(Record set)
====
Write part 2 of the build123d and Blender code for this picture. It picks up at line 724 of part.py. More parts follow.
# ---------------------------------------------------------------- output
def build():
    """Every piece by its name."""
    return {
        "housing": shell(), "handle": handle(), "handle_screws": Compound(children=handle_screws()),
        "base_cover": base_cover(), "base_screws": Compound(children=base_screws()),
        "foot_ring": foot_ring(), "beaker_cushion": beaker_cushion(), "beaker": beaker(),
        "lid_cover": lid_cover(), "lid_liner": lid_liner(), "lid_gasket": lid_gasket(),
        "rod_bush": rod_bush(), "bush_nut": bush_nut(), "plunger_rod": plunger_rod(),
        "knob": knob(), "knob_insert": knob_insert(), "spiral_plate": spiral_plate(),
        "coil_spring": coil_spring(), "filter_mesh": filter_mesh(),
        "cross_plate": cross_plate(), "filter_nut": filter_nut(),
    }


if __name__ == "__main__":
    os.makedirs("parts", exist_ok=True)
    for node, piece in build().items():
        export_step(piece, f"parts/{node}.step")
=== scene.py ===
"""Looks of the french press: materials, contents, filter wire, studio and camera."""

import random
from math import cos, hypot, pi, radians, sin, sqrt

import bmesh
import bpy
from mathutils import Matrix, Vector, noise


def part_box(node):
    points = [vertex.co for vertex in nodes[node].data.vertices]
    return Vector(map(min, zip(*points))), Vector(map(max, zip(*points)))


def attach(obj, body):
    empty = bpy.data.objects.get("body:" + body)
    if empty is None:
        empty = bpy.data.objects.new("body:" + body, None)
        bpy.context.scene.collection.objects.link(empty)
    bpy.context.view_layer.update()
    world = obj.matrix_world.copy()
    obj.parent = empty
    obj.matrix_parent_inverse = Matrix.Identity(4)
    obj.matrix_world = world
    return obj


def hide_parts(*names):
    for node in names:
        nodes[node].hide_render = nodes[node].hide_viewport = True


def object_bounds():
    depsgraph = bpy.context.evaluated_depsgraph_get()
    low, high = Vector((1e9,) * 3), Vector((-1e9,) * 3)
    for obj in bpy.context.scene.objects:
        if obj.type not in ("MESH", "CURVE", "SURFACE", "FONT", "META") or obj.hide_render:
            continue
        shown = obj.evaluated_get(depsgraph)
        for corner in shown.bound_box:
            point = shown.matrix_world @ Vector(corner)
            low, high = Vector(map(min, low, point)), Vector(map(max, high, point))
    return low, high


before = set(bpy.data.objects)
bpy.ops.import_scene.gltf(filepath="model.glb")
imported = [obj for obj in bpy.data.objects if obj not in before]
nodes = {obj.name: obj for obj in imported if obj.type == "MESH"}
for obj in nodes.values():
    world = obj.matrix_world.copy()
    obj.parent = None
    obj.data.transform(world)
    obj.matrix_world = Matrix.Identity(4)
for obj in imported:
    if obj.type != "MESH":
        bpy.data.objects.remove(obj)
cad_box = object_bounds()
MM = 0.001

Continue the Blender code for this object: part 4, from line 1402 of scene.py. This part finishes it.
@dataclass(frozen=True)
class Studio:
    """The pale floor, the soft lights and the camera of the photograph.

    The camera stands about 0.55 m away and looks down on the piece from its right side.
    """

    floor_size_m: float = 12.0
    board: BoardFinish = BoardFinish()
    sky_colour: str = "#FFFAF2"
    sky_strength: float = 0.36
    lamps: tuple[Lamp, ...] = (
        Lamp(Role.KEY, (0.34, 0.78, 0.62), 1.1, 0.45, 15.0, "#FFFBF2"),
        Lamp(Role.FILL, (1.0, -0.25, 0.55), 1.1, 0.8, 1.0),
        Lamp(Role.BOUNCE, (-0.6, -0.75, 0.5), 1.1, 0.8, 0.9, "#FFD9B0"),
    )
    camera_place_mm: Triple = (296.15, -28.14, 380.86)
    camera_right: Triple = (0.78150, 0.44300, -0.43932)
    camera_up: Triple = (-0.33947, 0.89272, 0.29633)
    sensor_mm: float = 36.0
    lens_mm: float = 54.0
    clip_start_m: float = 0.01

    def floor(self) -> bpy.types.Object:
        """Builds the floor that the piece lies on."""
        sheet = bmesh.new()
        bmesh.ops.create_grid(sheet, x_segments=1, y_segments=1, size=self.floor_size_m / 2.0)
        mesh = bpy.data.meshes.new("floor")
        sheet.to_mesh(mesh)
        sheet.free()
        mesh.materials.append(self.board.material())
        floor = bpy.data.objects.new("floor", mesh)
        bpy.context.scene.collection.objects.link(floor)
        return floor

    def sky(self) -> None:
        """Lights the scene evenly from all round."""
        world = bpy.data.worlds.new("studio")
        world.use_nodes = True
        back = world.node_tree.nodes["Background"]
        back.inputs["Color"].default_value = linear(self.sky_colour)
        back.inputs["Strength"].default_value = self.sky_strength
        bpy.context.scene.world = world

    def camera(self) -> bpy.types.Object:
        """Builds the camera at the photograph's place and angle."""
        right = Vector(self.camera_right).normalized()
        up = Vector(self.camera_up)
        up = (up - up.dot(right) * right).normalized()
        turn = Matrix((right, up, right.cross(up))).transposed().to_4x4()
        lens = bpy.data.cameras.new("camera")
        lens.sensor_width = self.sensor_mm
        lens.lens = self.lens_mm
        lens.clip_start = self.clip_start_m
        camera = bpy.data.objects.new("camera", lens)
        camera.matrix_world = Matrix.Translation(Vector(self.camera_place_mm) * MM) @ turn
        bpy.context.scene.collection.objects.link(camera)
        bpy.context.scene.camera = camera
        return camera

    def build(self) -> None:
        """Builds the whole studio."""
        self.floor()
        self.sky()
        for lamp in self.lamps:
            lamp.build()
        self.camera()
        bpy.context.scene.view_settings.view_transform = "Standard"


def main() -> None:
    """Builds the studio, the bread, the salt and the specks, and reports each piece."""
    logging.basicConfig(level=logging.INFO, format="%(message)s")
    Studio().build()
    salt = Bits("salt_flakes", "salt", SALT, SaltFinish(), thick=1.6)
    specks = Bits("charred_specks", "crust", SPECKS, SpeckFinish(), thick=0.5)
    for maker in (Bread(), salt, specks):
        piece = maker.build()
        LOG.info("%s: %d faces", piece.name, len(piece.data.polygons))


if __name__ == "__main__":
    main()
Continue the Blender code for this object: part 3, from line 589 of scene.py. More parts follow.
====
(What is expected) Output an exact copy of each record.

(Exercise response)
Write part 2 of the build123d and Blender code for this picture. It picks up at line 724 of part.py. More parts follow.
# ---------------------------------------------------------------- output
def build():
    """Every piece by its name."""
    return {
        "housing": shell(), "handle": handle(), "handle_screws": Compound(children=handle_screws()),
        "base_cover": base_cover(), "base_screws": Compound(children=base_screws()),
        "foot_ring": foot_ring(), "beaker_cushion": beaker_cushion(), "beaker": beaker(),
        "lid_cover": lid_cover(), "lid_liner": lid_liner(), "lid_gasket": lid_gasket(),
        "rod_bush": rod_bush(), "bush_nut": bush_nut(), "plunger_rod": plunger_rod(),
        "knob": knob(), "knob_insert": knob_insert(), "spiral_plate": spiral_plate(),
        "coil_spring": coil_spring(), "filter_mesh": filter_mesh(),
        "cross_plate": cross_plate(), "filter_nut": filter_nut(),
    }


if __name__ == "__main__":
    os.makedirs("parts", exist_ok=True)
    for node, piece in build().items():
        export_step(piece, f"parts/{node}.step")
=== scene.py ===
"""Looks of the french press: materials, contents, filter wire, studio and camera."""

import random
from math import cos, hypot, pi, radians, sin, sqrt

import bmesh
import bpy
from mathutils import Matrix, Vector, noise


def part_box(node):
    points = [vertex.co for vertex in nodes[node].data.vertices]
    return Vector(map(min, zip(*points))), Vector(map(max, zip(*points)))


def attach(obj, body):
    empty = bpy.data.objects.get("body:" + body)
    if empty is None:
        empty = bpy.data.objects.new("body:" + body, None)
        bpy.context.scene.collection.objects.link(empty)
    bpy.context.view_layer.update()
    world = obj.matrix_world.copy()
    obj.parent = empty
    obj.matrix_parent_inverse = Matrix.Identity(4)
    obj.matrix_world = world
    return obj


def hide_parts(*names):
    for node in names:
        nodes[node].hide_render = nodes[node].hide_viewport = True


def object_bounds():
    depsgraph = bpy.context.evaluated_depsgraph_get()
    low, high = Vector((1e9,) * 3), Vector((-1e9,) * 3)
    for obj in bpy.context.scene.objects:
        if obj.type not in ("MESH", "CURVE", "SURFACE", "FONT", "META") or obj.hide_render:
            continue
        shown = obj.evaluated_get(depsgraph)
        for corner in shown.bound_box:
            point = shown.matrix_world @ Vector(corner)
            low, high = Vector(map(min, low, point)), Vector(map(max, high, point))
    return low, high


before = set(bpy.data.objects)
bpy.ops.import_scene.gltf(filepath="model.glb")
imported = [obj for obj in bpy.data.objects if obj not in before]
nodes = {obj.name: obj for obj in imported if obj.type == "MESH"}
for obj in nodes.values():
    world = obj.matrix_world.copy()
    obj.parent = None
    obj.data.transform(world)
    obj.matrix_world = Matrix.Identity(4)
for obj in imported:
    if obj.type != "MESH":
        bpy.data.objects.remove(obj)
cad_box = object_bounds()
MM = 0.001

Continue the Blender code for this object: part 4, from line 1402 of scene.py. This part finishes it.
@dataclass(frozen=True)
class Studio:
    """The pale floor, the soft lights and the camera of the photograph.

    The camera stands about 0.55 m away and looks down on the piece from its right side.
    """

    floor_size_m: float = 12.0
    board: BoardFinish = BoardFinish()
    sky_colour: str = "#FFFAF2"
    sky_strength: float = 0.36
    lamps: tuple[Lamp, ...] = (
        Lamp(Role.KEY, (0.34, 0.78, 0.62), 1.1, 0.45, 15.0, "#FFFBF2"),
        Lamp(Role.FILL, (1.0, -0.25, 0.55), 1.1, 0.8, 1.0),
        Lamp(Role.BOUNCE, (-0.6, -0.75, 0.5), 1.1, 0.8, 0.9, "#FFD9B0"),
    )
    camera_place_mm: Triple = (296.15, -28.14, 380.86)
    camera_right: Triple = (0.78150, 0.44300, -0.43932)
    camera_up: Triple = (-0.33947, 0.89272, 0.29633)
    sensor_mm: float = 36.0
    lens_mm: float = 54.0
    clip_start_m: float = 0.01

    def floor(self) -> bpy.types.Object:
        """Builds the floor that the piece lies on."""
        sheet = bmesh.new()
        bmesh.ops.create_grid(sheet, x_segments=1, y_segments=1, size=self.floor_size_m / 2.0)
        mesh = bpy.data.meshes.new("floor")
        sheet.to_mesh(mesh)
        sheet.free()
        mesh.materials.append(self.board.material())
        floor = bpy.data.objects.new("floor", mesh)
        bpy.context.scene.collection.objects.link(floor)
        return floor

    def sky(self) -> None:
        """Lights the scene evenly from all round."""
        world = bpy.data.worlds.new("studio")
        world.use_nodes = True
        back = world.node_tree.nodes["Background"]
        back.inputs["Color"].default_value = linear(self.sky_colour)
        back.inputs["Strength"].default_value = self.sky_strength
        bpy.context.scene.world = world

    def camera(self) -> bpy.types.Object:
        """Builds the camera at the photograph's place and angle."""
        right = Vector(self.camera_right).normalized()
        up = Vector(self.camera_up)
        up = (up - up.dot(right) * right).normalized()
        turn = Matrix((right, up, right.cross(up))).transposed().to_4x4()
        lens = bpy.data.cameras.new("camera")
        lens.sensor_width = self.sensor_mm
        lens.lens = self.lens_mm
        lens.clip_start = self.clip_start_m
        camera = bpy.data.objects.new("camera", lens)
        camera.matrix_world = Matrix.Translation(Vector(self.camera_place_mm) * MM) @ turn
        bpy.context.scene.collection.objects.link(camera)
        bpy.context.scene.camera = camera
        return camera

    def build(self) -> None:
        """Builds the whole studio."""
        self.floor()
        self.sky()
        for lamp in self.lamps:
            lamp.build()
        self.camera()
        bpy.context.scene.view_settings.view_transform = "Standard"


def main() -> None:
    """Builds the studio, the bread, the salt and the specks, and reports each piece."""
    logging.basicConfig(level=logging.INFO, format="%(message)s")
    Studio().build()
    salt = Bits("salt_flakes", "salt", SALT, SaltFinish(), thick=1.6)
    specks = Bits("charred_specks", "crust", SPECKS, SpeckFinish(), thick=0.5)
    for maker in (Bread(), salt, specks):
        piece = maker.build()
        LOG.info("%s: %d faces", piece.name, len(piece.data.polygons))


if __name__ == "__main__":
    main()
Continue the Blender code for this object: part 3, from line 589 of scene.py. More parts follow.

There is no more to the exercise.